The Irms rating should include the ambient temperature at which it was measured. Normally an inductor specification includes an operating temperature range. This is the range of ambient temperature environment within which the inductor is expected to be used. Temperature rise due to self heating may cause the inductor to be at a temperature higher than the rated range. This is normally acceptable provided the insulation ratings are not exceeded.
As with other parameters it is important to know the inductor temperature rise so this can be traded off with other parameters when making design choices. If lower temperature rise is desired, a larger size component is most likely the answer. Higher self-heating decreases the efficiency of the component.
Isat(Saturation Current) Isat is the amount of continuous DC bias current flowing through a magnetic components which causes its inductance to drop by a specified amount from the initial zero DC bias inductance value due to magnetic core saturation.
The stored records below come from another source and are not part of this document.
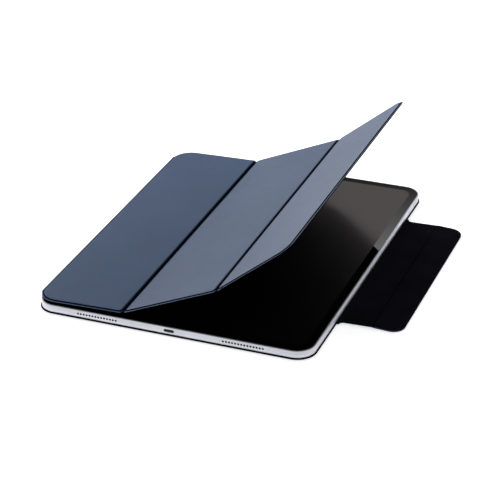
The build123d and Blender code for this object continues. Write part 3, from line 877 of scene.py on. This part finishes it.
_, back_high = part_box("back_skin")
half_width, half_length = back_high.x, back_high.y
field_half_width, field_half_length = half_width - END_FLANGE, half_length - END_FLANGE
back_edge = Sheet(
    -half_width, half_width, -half_length, half_length, BACK_CORNER, BACK_CORNER, 1.0, 1.0
)
back_field = Sheet(
    -field_half_width,
    field_half_width,
    -field_half_length,
    field_half_length,
    BACK_CORNER - END_FLANGE,
    BACK_CORNER - END_FLANGE,
    1.0,
    1.0,
)
opening_low, opening_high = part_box("camera_opening_rim")
opening_centre = (opening_low + opening_high) / 2
opening_size = opening_high - opening_low - 2 * RIM_WIDTH * Vector((1, 1, 0))
dress_panel(
    "back_panel",
    "back_skin",
    "back_lining",
    back_section,
    back_edge,
    back_field,
    BACK_BOARD,
    (opening_centre, opening_size, OPENING_CORNER),
)

spine_low, spine_high = span("spine_skin")
spine_reach = (cover_axis - spine_axis).length
spine_edge = Sheet(
    SETBACK, spine_reach - SETBACK, spine_low, spine_high, SPINE_CORNER, SPINE_CORNER, 0.0, 0.0
)
spine_field = Sheet(
    SETBACK + FOLD_FLANGE,
    spine_reach - SETBACK - FOLD_FLANGE,
    spine_low + END_FLANGE,
    spine_high - END_FLANGE,
    SPINE_CORNER,
    SPINE_CORNER,
    0.0,
    0.0,
)
dress_panel(
    "spine", "spine_skin", "spine_lining", spine_section, spine_edge, spine_field, COVER_BOARD
)

cover_low, cover_high = span("cover_skin_2")
at_fold = (PANEL_CORNER, FIELD_CORNER)
cover_panels = (
    # section, width, corners of edge and field at the near side, the same at the far side
    (
        panel_1_section,
        (fold_1_axis - cover_axis).length,
        (COVER_OUTER_CORNER, COVER_OUTER_CORNER - FOLD_FLANGE),
        at_fold,
    ),
    (panel_2_section, (fold_2_axis - fold_1_axis).length, at_fold, at_fold),
    (
        panel_3_section,
        panel_3_reach,
        at_fold,
        (COVER_FREE_CORNER, COVER_FREE_CORNER - END_FLANGE),
    ),
)
for number, (section, width, near_corners, far_corners) in enumerate(cover_panels, 1):
    last_panel = number == len(cover_panels)
    free_far = 1.0 if last_panel else 0.0
    far = width if last_panel else width - SETBACK
    far_flange = END_FLANGE if last_panel else FOLD_FLANGE
    edge = Sheet(
        SETBACK, far, cover_low, cover_high, near_corners[0], far_corners[0], 0.0, free_far
    )
    field = Sheet(
        SETBACK + FOLD_FLANGE,
        far - far_flange,
        cover_low + END_FLANGE,
        cover_high - END_FLANGE,
        near_corners[1],
        far_corners[1],
        0.0,
        free_far,
    )
    dress_panel(
        f"cover_panel_{number}",
        f"cover_skin_{number}",
        f"cover_lining_{number}",
        section,
        edge,
        field,
        COVER_BOARD,
    )

# ---- Flap -----------------------------------------------------------------------------------
flap_low, flap_high = span("flap_skin_middle")
inner_far = (bend_axis - root_axis).length - FLAP_BEND_SETBACK
middle_far = (tip_axis - bend_axis).length - FLAP_TIP_SETBACK
flap_along = (flap_low, flap_high, 0.0, 0.0, 0.0, 0.0)
flap_parts = (
    ("inner", flap_inner_section, FlaredSheet(SETBACK, inner_far, *flap_along)),
    ("middle", flap_middle_section, Sheet(FLAP_BEND_SETBACK, middle_far, *flap_along)),
)
for word, section, sheet in flap_parts:
    lining = soft_layer(
        f"flap_lining_{word}_sheet", section, sheet, 0.0, FLAP_LAYER, 1, "lining_microfibre"
    )
    skin = soft_layer(
        f"flap_skin_{word}_sheet", section, sheet, -FLAP_LAYER, 0.0, -1, "cover_leather"
    )
    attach(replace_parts(lining, f"flap_lining_{word}"), f"flap_{word}")
    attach(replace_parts(skin, f"flap_skin_{word}"), f"flap_{word}")

tip_sheet = Sheet(FLAP_TIP_SETBACK, tip_reach, flap_low, flap_high, 0.0, FLAP_CORNER, 0.0, 1.0)
tip_face = half_flap_board + FLAP_LAYER
tip_lining = soft_layer(
    "flap_lining_outer_sheet",
    flap_outer_section,
    tip_sheet,
    half_flap_board,
    tip_face,
    1,
    "lining_microfibre",
)
board_pocket = tip_sheet.outline(FLAP_BOARD_INSET)
tip_rings = [
    (flat(board_pocket, -half_flap_board), 0.0),
    (flat(board_pocket, half_flap_board), 0.0),
    (flat(tip_sheet.outline(), half_flap_board), 0.0),
]
tip_rings += turned_edge(tip_sheet, -tip_face, LAYER_ROUND, -1)
tip_rings.append((flat(tip_sheet.outline(3 * LAYER_ROUND), -tip_face), 0.0))
tip_skin = stacked("flap_skin_outer_sheet", flap_outer_section, tip_rings, "cover_leather")
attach(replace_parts(tip_lining, "flap_lining_outer"), "flap_outer")
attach(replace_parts(tip_skin, "flap_skin_outer"), "flap_outer")

# ---- Hinge strips ---------------------------------------------------------------------------
# Low and high faces of the skin and of the lining, where each kind of panel meets a strip.
PANEL_FACES = ((SPLIT, HALF_FLANGE), (-HALF_FLANGE, SPLIT))
FLIPPED_FACES = ((-HALF_FLANGE, -SPLIT), (-SPLIT, HALF_FLANGE))
SOFT_FACES = ((-FLAP_LAYER, 0.0), (0.0, FLAP_LAYER))
TIP_FACES = ((-tip_face, half_flap_board), (half_flap_board, tip_face))
spine_ends = (spine_low + STRIP_END_LAP, spine_high - STRIP_END_LAP)
fold_ends = (
    cover_low + PANEL_CORNER - STRIP_END_LAP,
    cover_high - PANEL_CORNER + STRIP_END_LAP,
)
root_ends = (flap_low - FLAP_FLARE, flap_high + FLAP_FLARE)
flap_ends = (flap_low, flap_high)
hinge_strips = (
    # name, web, axis, (first body, angle, faces), (second body, angle, faces), setback, ends, dip
    (
        "spine_hinge",
        "spine_web",
        spine_axis,
        ("back_panel", back_section.angle, PANEL_FACES),
        ("spine", spine_section.angle, PANEL_FACES),
        SETBACK,
        spine_ends,
        0.0,
    ),
    (
        "cover_hinge",
        "cover_web",
        cover_axis,
        ("spine", spine_section.angle, PANEL_FACES),
        ("cover_panel_1", panel_1_section.angle, PANEL_FACES),
        SETBACK,
        spine_ends,
        0.0,
    ),
    (
        "fold_1",
        "fold_web_1",
        fold_1_axis,
        ("cover_panel_1", panel_1_section.angle, PANEL_FACES),
        ("cover_panel_2", panel_2_section.angle, PANEL_FACES),
        SETBACK,
        fold_ends,
        FOLD_DIP,
    ),
    (
        "fold_2",
        "fold_web_2",
        fold_2_axis,
        ("cover_panel_2", panel_2_section.angle, PANEL_FACES),
        ("cover_panel_3", panel_3_section.angle, PANEL_FACES),
        SETBACK,
        fold_ends,
        FOLD_DIP,
    ),
    (
        "flap_root",
        "flap_root_web",
        root_axis,
        ("back_panel", 0.0, FLIPPED_FACES),
        ("flap_inner", flap_inner_section.angle, SOFT_FACES),
        SETBACK,
        root_ends,
        0.0,
    ),
    (
        "flap_bend",
        "flap_bend_web",
        bend_axis,
        ("flap_inner", flap_inner_section.angle, SOFT_FACES),
        ("flap_middle", flap_middle_section.angle, SOFT_FACES),
        FLAP_BEND_SETBACK,
        flap_ends,
        0.0,
    ),
    (
        "flap_tip",
        "flap_tip_web",
        tip_axis,
        ("flap_middle", flap_middle_section.angle, SOFT_FACES),
        ("flap_outer", flap_outer_section.angle, TIP_FACES),
        FLAP_TIP_SETBACK,
        flap_ends,
        CREASE_DIP,
    ),
)
for name, web, axis, before, after, setback, ends, dip in hinge_strips:
    first_body, first_angle, first_faces = before
    second_body, second_angle, second_faces = after
    on_fold, on_flap = name.startswith("fold"), name.startswith("flap")
    skin = strip(
        name + "_skin_strip",
        axis,
        (first_angle, second_angle),
        setback,
        first_faces[0],
        second_faces[0],
        ends,
        "cover_leather",
        dip if on_fold else 0.0,
        (FOLD_SHADE, FOLD_SHADE) if on_fold else STRIP_SHADE,
    )
    lining = strip(
        name + "_lining_strip",
        axis,
        (first_angle, second_angle),
        setback,
        first_faces[1],
        second_faces[1],
        ends,
        "lining_microfibre",
        dip if on_flap else 0.0,
        LINING_STRIP_SHADE if dip else (0.0, 0.0),
    )
    for obj in (skin, lining):
        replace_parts(obj, web)
        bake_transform(obj)

# ---- Floor, light and camera ----------------------------------------------------------------
def make_floor():
    """Pale floor that always lies just under the lowest point of the object."""
    mesh = bpy.data.meshes.new("floor")
    half = FLOOR_SIZE / 2
    mesh.from_pydata(
        [(-half, -half, 0), (half, -half, 0), (half, half, 0), (-half, half, 0)], [], [(0, 1, 2, 3)]
    )
    floor = bpy.data.objects.new("floor", mesh)
    bpy.context.scene.collection.objects.link(floor)
    g = Graph("pale_floor")
    shade = g.noise(g.object_place(), scale=0.002, detail=2.0, roughness=0.5)
    floor.data.materials.append(
        g.surface(
            {
                "Base Color": g.mixed(shade, rgb(*grey(0.88)), rgb(*grey(0.90))),
                "Roughness": 0.9,
                "Specular IOR Level": 0.1,
                "Emission Color": rgb(1.0, 1.0, 1.0),
                "Emission Strength": FLOOR_GLOW,
            }
        )
    )
    measured = bpy.data.collections.new("measured")
    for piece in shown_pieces():
        if piece is not floor:
            measured.objects.link(piece)
    tree = bpy.data.node_groups.new("lowest_point", "GeometryNodeTree")
    tree.interface.new_socket("Geometry", in_out="INPUT", socket_type="NodeSocketGeometry")
    tree.interface.new_socket("Geometry", in_out="OUTPUT", socket_type="NodeSocketGeometry")
    source = tree.nodes.new("NodeGroupInput")
    result = tree.nodes.new("NodeGroupOutput")
    info = tree.nodes.new("GeometryNodeCollectionInfo")
    info.inputs["Collection"].default_value = measured
    realised = tree.nodes.new("GeometryNodeRealizeInstances")
    box = tree.nodes.new("GeometryNodeBoundBox")
    height = tree.nodes.new("ShaderNodeSeparateXYZ")
    shift = tree.nodes.new("ShaderNodeCombineXYZ")
    moved = tree.nodes.new("GeometryNodeTransform")
    for a, b in (
        (info.outputs["Instances"], realised.inputs["Geometry"]),
        (realised.outputs["Geometry"], box.inputs["Geometry"]),
        (box.outputs["Min"], height.inputs["Vector"]),
        (height.outputs["Z"], shift.inputs["Z"]),
        (source.outputs["Geometry"], moved.inputs["Geometry"]),
        (shift.outputs["Vector"], moved.inputs["Translation"]),
        (moved.outputs["Geometry"], result.inputs["Geometry"]),
    ):
        tree.links.new(a, b)
    modifier = floor.modifiers.new("lowest_point", "NODES")
    modifier.node_group = tree


make_floor()

world = bpy.data.worlds.new("studio")
bpy.context.scene.world = world
world.use_nodes = True
sky = world.node_tree
sky.nodes.clear()
ray = sky.nodes.new("ShaderNodeTexCoord")
split = sky.nodes.new("ShaderNodeSeparateXYZ")
background = sky.nodes.new("ShaderNodeBackground")
world_out = sky.nodes.new("ShaderNodeOutputWorld")
sky.links.new(ray.outputs["Generated"], split.inputs["Vector"])


def sky_ramp(levels):
    """The brightness of one side of the sky, by height over the horizon."""
    ramp = sky.nodes.new("ShaderNodeValToRGB")
    sky.links.new(split.outputs["Z"], ramp.inputs["Fac"])
    stops = ramp.color_ramp.elements
    while len(stops) < len(levels):
        stops.new(0.5)
    for stop, (position, value) in zip(stops, levels):
        stop.position = position
        stop.color = (value, value, value * SKY_BLUE, 1.0)
    return ramp.outputs["Color"]


def sky_blend(axis, limits, first, second):
    """Goes from the first sky to the second as a direction's component goes between limits."""
    share = sky.nodes.new("ShaderNodeMapRange")
    share.interpolation_type = "SMOOTHSTEP"
    sky.links.new(split.outputs[axis], share.inputs["Value"])
    share.inputs["From Min"].default_value = limits[0]
    share.inputs["From Max"].default_value = limits[1]
    blended = sky.nodes.new("ShaderNodeMix")
    blended.data_type = "RGBA"
    sky.links.new(share.outputs["Result"], blended.inputs[0])
    sky.links.new(first, blended.inputs[6])
    sky.links.new(second, blended.inputs[7])
    return blended.outputs[2]


behind = sky_blend("X", LEFT_TO_BACK, sky_ramp(LEFT_SKY), sky_ramp(BACK_SKY))
around = sky_blend("Y", FRONT_TO_BEHIND, sky_ramp(FRONT_SKY), behind)
sky.links.new(around, background.inputs["Color"])
sky.links.new(background.outputs["Background"], world_out.inputs["Surface"])
background.inputs["Strength"].default_value = 1.0


def softbox(name, place, aim, width, height, power):
    """Rectangular lamp that lights the object and isn't seen by the camera."""
    light = bpy.data.lights.new(name, "AREA")
    light.shape = "RECTANGLE"
    light.size, light.size_y = width, height
    light.energy = power
    lamp = bpy.data.objects.new(name, light)
    bpy.context.scene.collection.objects.link(lamp)
    lamp.location = place
    lamp.rotation_euler = (Vector(aim) - Vector(place)).to_track_quat("-Z", "Y").to_euler()
    lamp.visible_camera = False
    return lamp


softbox("key_softbox", (-1.2, -1.0, 1.9), (0.0, 0.0, 0.0), width=1.4, height=1.4, power=5.0)
softbox("side_softbox", (-1.7, 1.0, 0.7), (0.0, 0.0, 0.03), width=1.2, height=0.8, power=8.0)
back_softbox = softbox(
    "back_softbox", (-0.42, 0.62, 0.50), (-0.06, 0.10, 0.02), width=0.6, height=0.3, power=5.5
)
back_softbox.visible_glossy = False

scene = bpy.context.scene
scene.view_settings.view_transform = "Standard"
camera_data = bpy.data.cameras.new("camera")
camera_data.sensor_width = SENSOR_WIDTH
camera_data.lens = LENS
camera_data.clip_start, camera_data.clip_end = 0.01, 100.0
camera = bpy.data.objects.new("camera", camera_data)
scene.collection.objects.link(camera)
scene.camera = camera
camera.rotation_euler = (
    Matrix.Rotation(AZIMUTH, 3, "Z")
    @ Matrix.Rotation(math.pi / 2 - ELEVATION, 3, "X")
    @ Matrix.Rotation(-ROLL, 3, "Z")
).to_euler()
_, glass_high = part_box("tablet_glass")
camera.location = Vector((0.0, 0.0, glass_high.z)) + CAMERA_FROM_GLASS
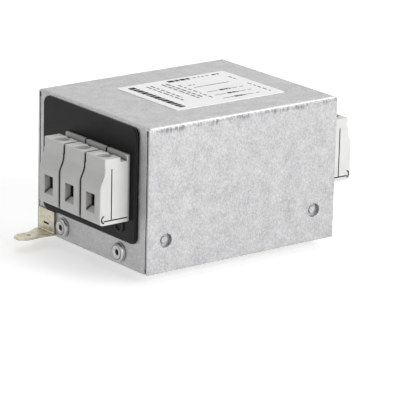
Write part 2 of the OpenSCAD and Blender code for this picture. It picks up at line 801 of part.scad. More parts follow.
module board_screws() {
  color("silver") at_posts() difference() {
    union() {
      translate([0, 0, board_z - 4]) cylinder(h = board_t + 4.5, r = post_hole_r - hole_play);
      translate([0, 0, board_top]) cylinder(h = post_head_h, r = post_screw_r);
    }
    translate([0, 0, board_top + post_head_h]) {
      cube([post_slot_l, post_slot_w, 1.6], center = true);
      cube([post_slot_w, post_slot_l, 1.6], center = true);
    }
  }
}

// ---- choke ----

module choke_core() {
  color("dimgray") translate([0, 0, core_z0]) rotate_extrude()
    translate([(core_r + core_hole_r) / 2, core_h / 2]) rounded_rect(core_r - core_hole_r, core_h, 1);
}

// Foot under the core with three walls that keep the windings apart
module choke_base() {
  color("ivory") {
    translate([0, 0, board_top]) cylinder(h = choke_base_t, r = core_r - 0.6);
    for (a = [30, 150, 270]) rotate([0, 0, a]) {
      translate([0, -rib_t / 2, board_top]) cube([core_r - 0.8, rib_t, core_z0 - board_top]);
      translate([0, -rib_t / 2, board_top]) cube([core_hole_r - coil_gap, rib_t, core_z1 - board_top]);
    }
  }
}

// One winding: a wire led up from the board, wound round the core and led down again
module choke_winding(i) {
  in_r = core_hole_r - coil_gap - wire_r;
  out_r = core_r + coil_gap + wire_r;
  low = core_z0 - coil_gap - wire_r;
  high = core_z1 + coil_gap + wire_r;
  c = 1.1;                                 // corners are cut off by this much
  a0 = 120 * i - 30 - turn_step * (turns - 1) / 2;
  path = concat(
    [[out_r, a0 - turn_step / 2, board_top], [out_r, a0 - turn_step / 2, low - 0.1],
     [out_r - c, a0 - turn_step / 2 + 1, low - 0.1 + c * 0.2]],
    [for (k = [0:turns - 1]) let (a = a0 + k * turn_step) each [
      [in_r + c, a, low], [in_r, a, low + c], [in_r, a, high - c], [in_r + c, a, high],
      [out_r - c, a, high], [out_r, a, high - c],
      if (k < turns - 1) each [[out_r, a, low + c], [out_r - c, a + 1, low]]
    ]],
    [[out_r, a0 + (turns - 1) * turn_step, board_top]]
  );
  color("peru") wire(path, (core_r + core_hole_r) / 2);
}

// Sweeps a wire along points given as [radius, angle, z]; it winds round a ring of radius ring_r
module wire(path, ring_r) {
  sides = 8;
  n = len(path);
  p = [for (q = path) [q[0] * cos(q[1]), q[0] * sin(q[1]), q[2]]];
  mid_z = (core_z0 + core_z1) / 2;
  rings = [for (i = [0:n - 1])
    let (t = unit(p[min(i + 1, n - 1)] - p[max(i - 1, 0)]),
         out = p[i] - [ring_r * cos(path[i][1]), ring_r * sin(path[i][1]), mid_z],
         u = unit(out - t * (out * t)), v = cross(t, u))
      each [for (k = [0:sides - 1]) let (a = 360 * k / sides) p[i] + wire_r * (cos(a) * u + sin(a) * v)]];
  polyhedron(rings, concat(
    [[for (k = [0:sides - 1]) k]],
    [for (i = [0:n - 2], k = [0:sides - 1])
      let (a = i * sides + k, b = i * sides + (k + 1) % sides) [a, a + sides, b + sides, b]],
    [[for (k = [sides - 1:-1:0]) (n - 1) * sides + k]]
  ));
}

// ---- capacitors and resistors ----

// Box capacitor of one phase, in a row between the bars and the choke
module box_capacitor(i, side) {
  w = cap_pitch - cap_gap;
  rim = 1;
  color("steelblue") translate([(i - 2) * cap_pitch, side * cap_y, board_top]) difference() {
    translate([0, 0, cap_h / 2]) cube([w, cap_l, cap_h], center = true);
    cube([w - 2 * rim, cap_l - 2 * rim, cap_foot_h], center = true);
  }
}

// Disc capacitors from the phases to earth, standing along the right edge of the board
module earth_capacitors() {
  edge = 0.8;
  x = board_w / 2 - disc_cap_t / 2 - edge_gap;
  color("royalblue") for (i = PHASES)
    translate([x, (i - 2) * small_pitch, board_top + disc_cap_r + lead_rise]) {
      rotate([0, 90, 0]) rotate_extrude() polygon(concat(
        [[0, -disc_cap_t / 2]], arc([disc_cap_r - edge, edge - disc_cap_t / 2], edge, -90, 0, 4),
        arc([disc_cap_r - edge, disc_cap_t / 2 - edge], edge, 0, 90, 4), [[0, disc_cap_t / 2]]));
      for (s = [-1, 1]) translate([0, s * lead_spread, -disc_cap_r - lead_rise])
        cylinder(h = 2 * lead_rise, r = lead_r);
    }
}

// Discharge resistors along the left edge of the board
module discharge_resistors() {
  rise = 0.3;
  end = resistor_l / 2 + 1;
  x = resistor_r + edge_gap - board_w / 2;
  color("tan") for (i = PHASES)
    translate([x, (i - 2) * small_pitch, board_top + resistor_r + rise]) {
      rotate([90, 0, 0]) cylinder(h = resistor_l, r = resistor_r, center = true);
      for (s = [-1, 1]) {
        translate([0, s * (end - 0.5), 0]) rotate([90, 0, 0])
          cylinder(h = 1 + 2 * lead_r, r = lead_r, center = true);
        translate([0, s * end, -resistor_r - rise]) cylinder(h = resistor_r + rise + lead_r, r = lead_r);
      }
    }
}

// ---- the assembly ----

cover();
base_plate();
panel([for (i = PHASES) line_x(i)]);  // front_panel
mirror([0, 1, 0]) panel([for (i = PHASES) load_x(i)]);  // rear_panel
label();
earth_tab();
end_rivets();  // front_rivets
mirror([0, 1, 0]) end_rivets();  // rear_rivets
rail_clip();
clip_rivets();
for (i = PHASES) at_line(i) clamp_screw();  // line_clamp_screws
for (i = PHASES) at_load(i) clamp_screw();  // load_clamp_screws
for (i = PHASES) {
  at_line(i) terminal();
  at_load(i) terminal();
  at_line(i) clamp_body();
  at_load(i) clamp_body();
  at_line(i) current_bar();
  at_load(i) current_bar();
  choke_winding(i);
  box_capacitor(i, -1);
  box_capacitor(i, 1);
}
circuit_board();
insulating_sheet();
board_standoffs();
board_screws();
choke_core();
choke_base();
earth_capacitors();
discharge_resistors();
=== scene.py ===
"""Finishes the line filter: materials and fine detail for each of its pieces, and a small studio round it.

Sizes are in metres; a size given in millimetres is multiplied by MM. +X runs along the rail, -Y faces the
supply side.
"""

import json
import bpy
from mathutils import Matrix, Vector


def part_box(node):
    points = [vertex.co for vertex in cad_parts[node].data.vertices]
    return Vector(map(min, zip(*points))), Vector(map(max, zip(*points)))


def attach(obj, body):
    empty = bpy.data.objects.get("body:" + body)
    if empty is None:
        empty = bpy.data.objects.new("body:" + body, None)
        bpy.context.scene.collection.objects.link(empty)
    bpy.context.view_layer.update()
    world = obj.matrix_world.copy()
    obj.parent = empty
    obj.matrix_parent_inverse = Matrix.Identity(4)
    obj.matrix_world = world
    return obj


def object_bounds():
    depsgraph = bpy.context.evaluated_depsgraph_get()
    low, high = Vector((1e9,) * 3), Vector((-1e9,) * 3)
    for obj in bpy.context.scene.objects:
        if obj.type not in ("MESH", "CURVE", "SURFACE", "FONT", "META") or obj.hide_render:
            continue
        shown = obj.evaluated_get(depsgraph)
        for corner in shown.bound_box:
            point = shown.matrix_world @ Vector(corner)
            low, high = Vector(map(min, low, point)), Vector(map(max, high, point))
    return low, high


bl_info = {
    "name": "Line Filter Finisher",
    "version": (1, 0, 0),
    "blender": (4, 5, 0),
    "location": "View3D > Sidebar > Line Filter",
    "description": "Dresses the pieces of a line filter and builds the stage that it is shown on",
    "category": "Object",
}

from math import radians

import bmesh
import bpy
from bpy.props import FloatProperty, FloatVectorProperty, PointerProperty
from bpy.types import Operator, Panel, PropertyGroup
from mathutils import Euler, Matrix, Vector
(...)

This saturation rating current Isat is defined as the current at which the inductance usually decreases by 30% from its initial value at 20℃ ambient in energy storage applications. Saturation Current Isat is also called DC Superposition Current.
Saturation current depends on the core material’s property and temperature,The inductance will decrease sharply when the loading current is over the rating, cause to produce bigger ripple current to destroy the inductor.
Summary It can be seen that inductors for dc-dc converters can be described by a small number of parameters. However each rating may be thought of as a “snapshot” based on one set of operating conditions which may need to be augmented to completely describe expected performance in application conditions. Table 2 only summarizes the visible ratings that should appear in a power inductor data sheet.